|When I googled penile fracture GIFs, this was the first result|
This week in TMI Friday we look at a case study from Taiwan, in which we hear about the many strange and interesting causes of penile fracture.
In the years between 1999 and 2007, there were 13 sufferers of penile fracture reported to Mackay Memorial hospital in Taipei.
For those of you who are not aware of what penile fracture is, it generally only occurs when a penis is fully erect. In this state, it is supported by blood flooding into the corpora cavernosa. This is what causes the penis to harden. A penile fracture occurs when an extreme force damages the corpora cavernosa , causing the blood to flood out, and for the penis to "Fracture". This fracture is frequently signalled by a cracking noise and an immediate loss of boner. It can be repaired with surgery, although four of the patients refused this treatment, instead opting for icepacks and painkillers.
The most common cause of penile fracture in this study was through violent sexual intercourse, afflicting seven patients. Three patients suffered from penile fracture due to vigorous masturbation. In one unfortunate case, the patient was sleeping, and rolled onto his erection, which was broken by his body weight.

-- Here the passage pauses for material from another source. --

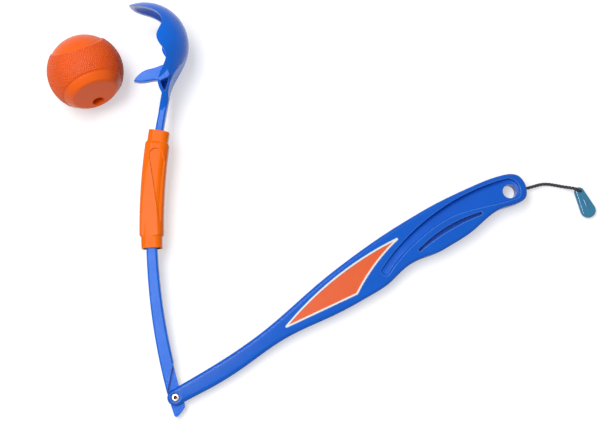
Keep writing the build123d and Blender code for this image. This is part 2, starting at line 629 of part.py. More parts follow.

However, the most interesting cases of penile fracture were the final two patients, who suffered their injuries whilst performing a practice known as Chiu Chiu Shen Gong. From what I've read about it, it is a specialised set of exercises devised by martial artists which allows one to lift heavy objects using only the power of one's boner. To perfect this practice no doubt requires dedication, discipline and no doubt a tolerance for pain.
When performing chiu chiu shen gong, a heavy object is lifted by a string which was looped around the penile base with or without scrotal involvement. Penile fracture occurred ........ when the heavy object was suddenly picked up using the penis
What is even more interesting is one of the patients broke their penis, not once, but on two separate occasions whilst attempting to lift heavy weights with their dong. That is dedication, and history does not relate whether they indeed became masters of boner-fu, but in my heart I hope that somewhere, out there, they are using their skills to fight crime.